-- WHAT THE TASK REQUIRES --
Only the lines from the line that has "Continue the Blender" through the line that has "y, radius, steps)." should be reproduced, exactly and with both ends kept.

-- WORKING DATA --
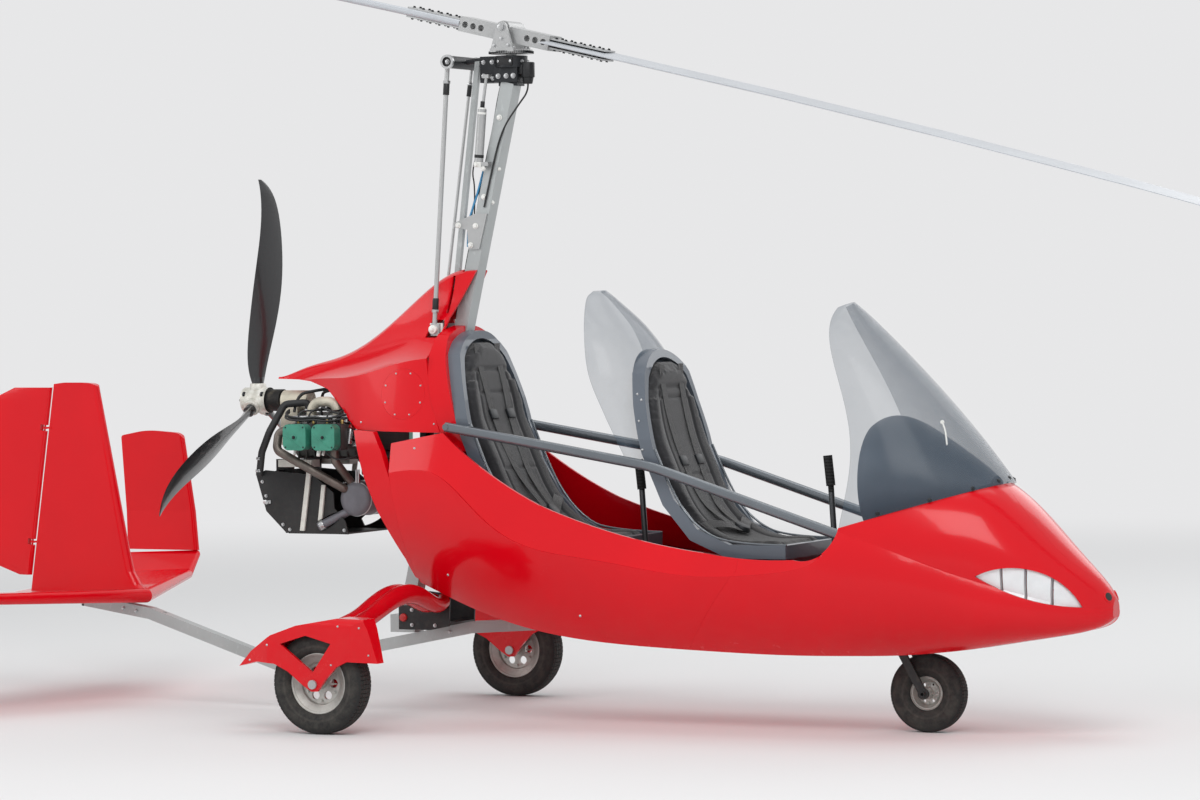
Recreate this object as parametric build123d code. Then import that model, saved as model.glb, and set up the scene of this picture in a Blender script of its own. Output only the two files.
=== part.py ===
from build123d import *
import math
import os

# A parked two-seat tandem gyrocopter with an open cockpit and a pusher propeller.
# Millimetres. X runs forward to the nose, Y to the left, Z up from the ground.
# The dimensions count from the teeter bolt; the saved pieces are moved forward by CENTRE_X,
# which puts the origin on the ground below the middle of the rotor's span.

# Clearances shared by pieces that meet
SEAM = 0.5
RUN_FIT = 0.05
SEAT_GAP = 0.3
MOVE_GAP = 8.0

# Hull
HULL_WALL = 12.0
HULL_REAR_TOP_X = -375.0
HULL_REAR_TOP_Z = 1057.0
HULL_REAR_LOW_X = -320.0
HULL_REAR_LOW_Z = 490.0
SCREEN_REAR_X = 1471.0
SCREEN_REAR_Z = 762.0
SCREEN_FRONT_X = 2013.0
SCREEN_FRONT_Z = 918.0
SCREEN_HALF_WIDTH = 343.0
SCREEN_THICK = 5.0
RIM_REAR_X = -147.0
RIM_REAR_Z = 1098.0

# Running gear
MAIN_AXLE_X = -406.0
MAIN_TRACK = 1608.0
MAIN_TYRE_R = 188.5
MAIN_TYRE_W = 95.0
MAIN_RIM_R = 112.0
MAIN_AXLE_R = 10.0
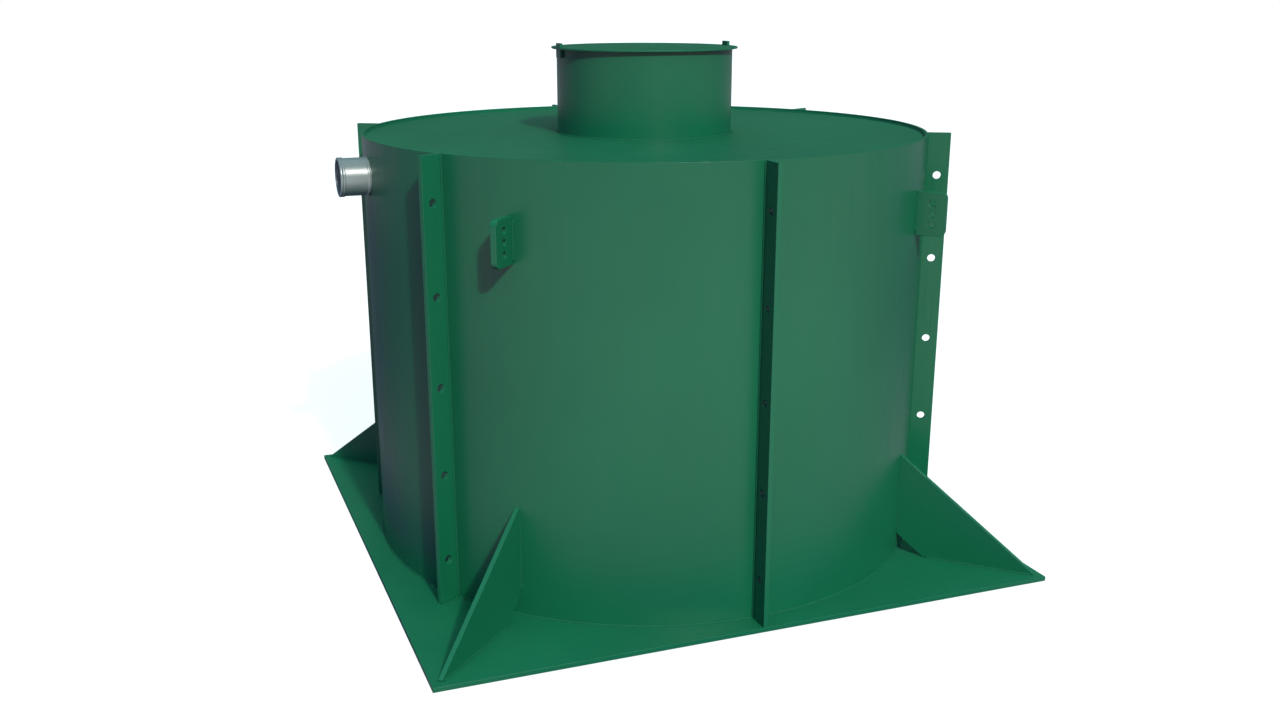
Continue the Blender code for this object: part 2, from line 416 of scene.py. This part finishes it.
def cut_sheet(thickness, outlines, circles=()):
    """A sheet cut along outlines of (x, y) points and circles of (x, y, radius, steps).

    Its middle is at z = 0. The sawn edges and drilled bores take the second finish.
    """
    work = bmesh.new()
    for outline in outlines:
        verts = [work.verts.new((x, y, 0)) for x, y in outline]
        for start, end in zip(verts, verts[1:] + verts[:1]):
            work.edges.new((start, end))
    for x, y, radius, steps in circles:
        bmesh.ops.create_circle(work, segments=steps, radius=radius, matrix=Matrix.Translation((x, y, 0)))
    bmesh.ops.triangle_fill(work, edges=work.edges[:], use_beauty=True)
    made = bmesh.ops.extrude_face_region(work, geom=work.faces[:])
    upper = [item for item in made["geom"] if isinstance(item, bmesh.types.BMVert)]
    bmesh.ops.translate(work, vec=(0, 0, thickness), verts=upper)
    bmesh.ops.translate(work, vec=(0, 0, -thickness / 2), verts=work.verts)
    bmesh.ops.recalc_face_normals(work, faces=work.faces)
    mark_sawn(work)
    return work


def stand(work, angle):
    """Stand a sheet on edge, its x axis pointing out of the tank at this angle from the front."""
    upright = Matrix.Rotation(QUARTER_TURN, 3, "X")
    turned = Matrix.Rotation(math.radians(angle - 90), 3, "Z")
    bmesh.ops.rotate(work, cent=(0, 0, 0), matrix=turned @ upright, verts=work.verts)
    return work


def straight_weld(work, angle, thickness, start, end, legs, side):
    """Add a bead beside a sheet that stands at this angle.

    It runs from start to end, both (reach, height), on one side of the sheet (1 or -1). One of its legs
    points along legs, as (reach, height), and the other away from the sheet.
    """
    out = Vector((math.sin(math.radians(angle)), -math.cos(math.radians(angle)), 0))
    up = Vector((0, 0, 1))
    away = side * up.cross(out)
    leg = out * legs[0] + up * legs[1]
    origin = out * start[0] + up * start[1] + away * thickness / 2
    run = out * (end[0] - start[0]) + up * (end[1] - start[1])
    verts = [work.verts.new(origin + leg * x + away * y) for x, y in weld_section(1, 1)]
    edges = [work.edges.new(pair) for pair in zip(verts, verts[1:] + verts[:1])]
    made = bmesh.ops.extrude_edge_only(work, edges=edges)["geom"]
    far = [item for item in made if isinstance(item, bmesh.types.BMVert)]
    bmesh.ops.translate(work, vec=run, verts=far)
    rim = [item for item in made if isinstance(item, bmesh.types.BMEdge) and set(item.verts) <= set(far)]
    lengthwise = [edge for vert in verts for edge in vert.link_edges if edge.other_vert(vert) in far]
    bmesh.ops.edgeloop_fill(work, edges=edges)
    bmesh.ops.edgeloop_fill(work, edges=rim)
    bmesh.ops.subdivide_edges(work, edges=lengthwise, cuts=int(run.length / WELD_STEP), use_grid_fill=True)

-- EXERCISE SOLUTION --
Continue the Blender code for this object: part 2, from line 416 of scene.py. This part finishes it.
def cut_sheet(thickness, outlines, circles=()):
    """A sheet cut along outlines of (x, y) points and circles of (x, y, radius, steps).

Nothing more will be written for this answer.